-- Start INPUT MATERIAL --

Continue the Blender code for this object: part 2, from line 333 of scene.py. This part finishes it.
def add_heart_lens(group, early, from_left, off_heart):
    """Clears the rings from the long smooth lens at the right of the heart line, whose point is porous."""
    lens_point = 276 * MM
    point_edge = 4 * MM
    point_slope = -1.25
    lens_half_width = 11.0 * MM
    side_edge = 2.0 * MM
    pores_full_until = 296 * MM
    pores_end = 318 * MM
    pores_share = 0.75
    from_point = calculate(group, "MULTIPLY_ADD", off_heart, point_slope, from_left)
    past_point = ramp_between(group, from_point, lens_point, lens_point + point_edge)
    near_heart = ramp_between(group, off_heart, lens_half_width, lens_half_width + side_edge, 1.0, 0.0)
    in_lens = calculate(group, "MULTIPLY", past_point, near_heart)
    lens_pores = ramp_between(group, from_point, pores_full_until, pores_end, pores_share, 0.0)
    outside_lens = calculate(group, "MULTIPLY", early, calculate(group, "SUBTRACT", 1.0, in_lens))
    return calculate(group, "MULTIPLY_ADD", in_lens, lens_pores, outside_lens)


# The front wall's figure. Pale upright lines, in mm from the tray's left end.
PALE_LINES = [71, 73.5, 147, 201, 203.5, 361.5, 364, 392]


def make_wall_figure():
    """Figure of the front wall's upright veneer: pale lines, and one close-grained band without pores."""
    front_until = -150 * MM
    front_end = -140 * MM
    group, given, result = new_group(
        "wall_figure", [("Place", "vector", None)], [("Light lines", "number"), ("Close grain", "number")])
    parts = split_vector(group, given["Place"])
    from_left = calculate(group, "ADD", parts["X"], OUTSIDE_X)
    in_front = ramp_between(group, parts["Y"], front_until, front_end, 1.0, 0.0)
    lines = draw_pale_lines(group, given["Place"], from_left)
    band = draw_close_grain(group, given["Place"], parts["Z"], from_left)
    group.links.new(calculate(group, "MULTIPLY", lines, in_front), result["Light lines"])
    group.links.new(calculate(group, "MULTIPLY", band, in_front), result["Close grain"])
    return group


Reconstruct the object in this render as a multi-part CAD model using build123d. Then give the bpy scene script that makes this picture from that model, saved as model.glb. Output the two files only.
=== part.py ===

-- End INPUT MATERIAL --

▶ [PROMPT]
The lines from the start of the entries above through the line containing "PALE_LINES = [71, 73.5, 147, 201, 203.5, 361.5, 364, 392]" are the ones to return, please; copy them exactly and include both ends.

▶ [WRITTEN SOLUTION]
Continue the Blender code for this object: part 2, from line 333 of scene.py. This part finishes it.
def add_heart_lens(group, early, from_left, off_heart):
    """Clears the rings from the long smooth lens at the right of the heart line, whose point is porous."""
    lens_point = 276 * MM
    point_edge = 4 * MM
    point_slope = -1.25
    lens_half_width = 11.0 * MM
    side_edge = 2.0 * MM
    pores_full_until = 296 * MM
    pores_end = 318 * MM
    pores_share = 0.75
    from_point = calculate(group, "MULTIPLY_ADD", off_heart, point_slope, from_left)
    past_point = ramp_between(group, from_point, lens_point, lens_point + point_edge)
    near_heart = ramp_between(group, off_heart, lens_half_width, lens_half_width + side_edge, 1.0, 0.0)
    in_lens = calculate(group, "MULTIPLY", past_point, near_heart)
    lens_pores = ramp_between(group, from_point, pores_full_until, pores_end, pores_share, 0.0)
    outside_lens = calculate(group, "MULTIPLY", early, calculate(group, "SUBTRACT", 1.0, in_lens))
    return calculate(group, "MULTIPLY_ADD", in_lens, lens_pores, outside_lens)


# The front wall's figure. Pale upright lines, in mm from the tray's left end.
PALE_LINES = [71, 73.5, 147, 201, 203.5, 361.5, 364, 392]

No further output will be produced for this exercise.